Qur’an as Music

I’ve found that my interest in the Qur’an heightened very quickly when I realized that there was such an aesthetic to the text. While it is still magnificent as a piece of literature, I’ve learned in class of just how much more it is than that. The Qur’an truly is a moving piece of work when listened to from those who know how to recite. As a musician myself, I do truly appreciate the musical quality of the recitations that I heard in class and have now begun to listen to on my own. Most notably, the use of vibrato reminds me of my time as a saxophone player. It was an accepted standard of musicality that vibrato be used as often as possible where appropriate. I find this same use of vibrato to be almost nostalgic. Unfortunately, I am incapable of replicating that on the piano (my first instrument), but I’ve attached an audio recording of a short piece I composed that was inspired by some of the recitations that I’d listened to. I modeled this piece in hope of replicating some of the stylistic elements of recitation that I’ve noticed: meaningful pauses, legato tones, and unpredictable rhythmic patterns. While I’m unaware as to whether these are the actual standards by which recitation is performed, these are some of the observations I’d made after listening to some videos on Youtube (back at it again).

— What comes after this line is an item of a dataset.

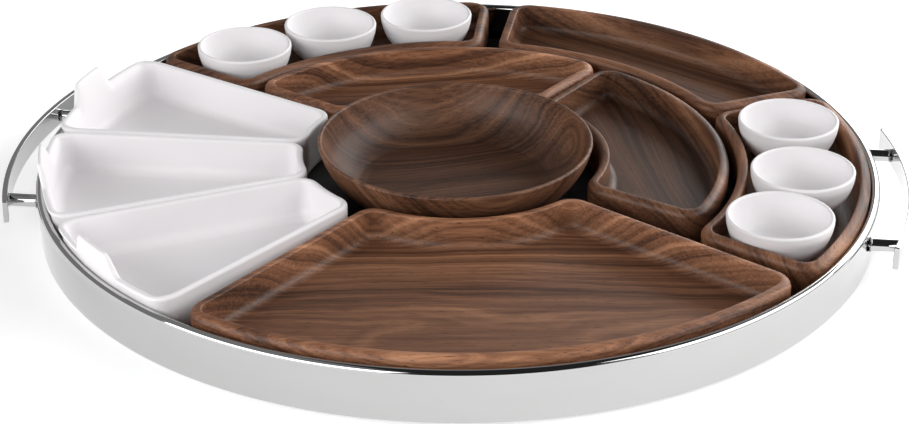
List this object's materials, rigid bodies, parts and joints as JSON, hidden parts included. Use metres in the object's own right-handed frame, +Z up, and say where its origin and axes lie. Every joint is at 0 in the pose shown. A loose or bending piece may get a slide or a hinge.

As you’ll also notice, in my audio recording, I’ve incorporated some elements of my own style which are present in some of the more jazz-esque riffs. However, I’ve tried to keep with the idea of using noticeably tense chords with unpredictable resolutions.


I also apologize for the crying baby. I was playing in Leverett Common Room, which is a public space and one of the tutors’ families were in there with their child.